I write the story from three points of view: the male main character, the female main character, and the male antagonist. And this was something that I originally struggled with. I read somewhere (I don’t remember where) that a story really only has one main character. And, I think for my book at least, it’s probably the male MC. But the female MC is just as important to the story as he is, and she’ll get her focus in Book 2 anyway. So while I considered the possibility that the story might be told better with one perspective, I decided that ultimately, having two was the best way to go. And then the antagonist came along, and I didn’t really want to write chapters from his perspective, because that felt like cheating somehow. But there were things that he did that my readers needed to know about but my MCs had to remain oblivious to. So I write his in a third person PoV, and write less chapters in his perspective, to mark how he’s not quite a focus character in the story. And, in the end, I might change his perspective to one of his cohorts, one who knows less about what’s actually going on but who still plays a fairly large role in the story. Either way, structure-wise, this was something that my story needed that I wasn’t sure I wanted to give it.
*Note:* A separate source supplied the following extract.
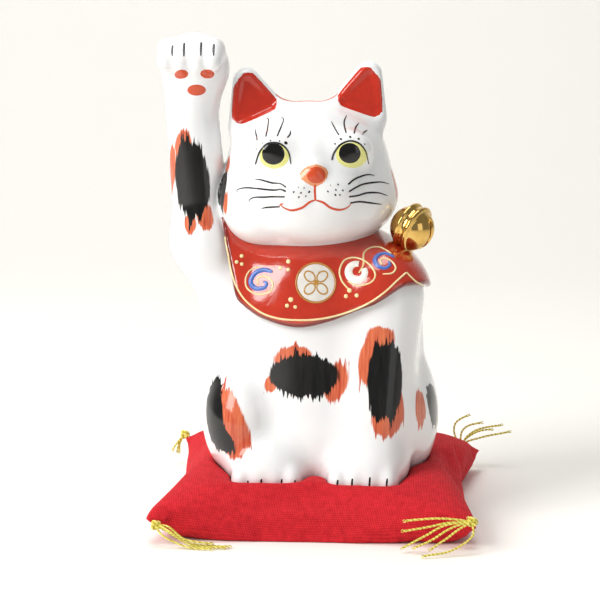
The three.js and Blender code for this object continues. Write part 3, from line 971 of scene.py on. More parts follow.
@dataclass(frozen=True)
class Easel:
    """A flat sheet in front of a form, from which artwork is carried straight back onto its surface.

    Attributes:
        shape: The form's field.
        origin: Where the sheet's centre touches the form, in millimetres.
        turn: How far the sheet is turned to the cat's left, in degrees.
        tip: How far the sheet leans back, in degrees.
    """

    shape: Field
    origin: Point3
    turn: float
    tip: float

    def axes(self) -> tuple[Array, Array, Array]:
        """The sheet's right, up and outward directions."""
        a, e = math.radians(self.turn), math.radians(self.tip)
        out = np.array([math.sin(a) * math.cos(e), -math.cos(a) * math.cos(e), math.sin(e)])
        right = np.array([math.cos(a), math.sin(a), 0.0])
        return right, np.cross(out, right), out

    def carry(self, marks: Array) -> Array:
        """Carries marks from the sheet to the form.

        Args:
            marks: Points on the sheet, right and up, in millimetres.

        Returns:
            One point on the surface for each mark.
        """
        right, up, out = self.axes()
        p = np.array(self.origin) + marks[:, :1] * right + marks[:, 1:] * up + out * 45.0
        for _ in range(70):
            gap = np.clip(self.shape(p), -2.0, 12.0)
            p = p - out * (gap * 0.75)[:, None]
        return p

    def lift(self, p: Array, height: Array) -> Array:
        """Sets points at a height over the surface.

        Args:
            p: Points near the surface.
            height: One height a point.

        Returns:
            The raised points.
        """
        for _ in range(3):
            value, grad = slope_of(self.shape, p)
            p = p + grad * ((height - value) / np.maximum((grad * grad).sum(-1), 0.3))[:, None]
        return p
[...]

Plot-wise, there was a character who I know needed to die (or at least leave the scene) in order for the female MC to move on with her life. But the exact scenario of his death/departure was up for grabs. I didn’t really want to kill him, because there was a very select number of scenarios in which I could construct his death, and most of them seemed so dark that it would kill any possibility of a strong bond between MMC and FMC. But to let him go would mean there being a possibility of him returning and messing everything up. I was lucky, because it turned out that the plot of the story ended up leading me to a place where neither of the MCs killed him, but he did end up dying. Changes in plot are easier, in my opinion, because it’s easy to recognize how the plot will make it better. But the structure of the story? The format? That’s harder.

Now, onto an example of what I needed. Simply put, as I have two first person PoVs, I knew that the hardest part of the story was making sure that their voices (and their chapters) were distinct enough to tell apart. Before this became an actual series, my writing partner and I simply used two different colors for the two different characters, so we’d be able to tell who was who. At that time, our changes in PoV were not linked to chapters, but simply to parts within the chapter. People call this head-hopping, but even if I’d known about it then, I doubt it would have been a big deal. At that point, it was still just a project. When we decided to do it chapter-by-chapter instead, we kept the color coding because we thought it was a good idea.

But, at least in my books from the series, maybe it just gave me an excuse not to make sure my character’s voices were really developed. (I mean, for the books we’re coauthoring in the series, when two people take charge of two different perspectives, the voices automatically sound different, because the characters are pulled from two different people.) Perhaps I thought ‘hey, as long as I have two different colors for two different characters, the voice doesn’t matter quite as much because the color says it all’. I don’t think it’s as bad as all that; they are two distinct characters in my mind. However, naturally, in my last draft, I will ensure that the color does not have that effect. Probably, to submit to an agent/publisher, it needs to be all black ink anyway. I was able to get some outside advice on the subject, which makes it a little easier to decide what to do, but I’m still conflicted.

Any personal thoughts from you guys would be amazing, of course. But other than that, have any of you found yourself in a situation where your book needed something that you didn’t want to give? Or vice versa, perhaps?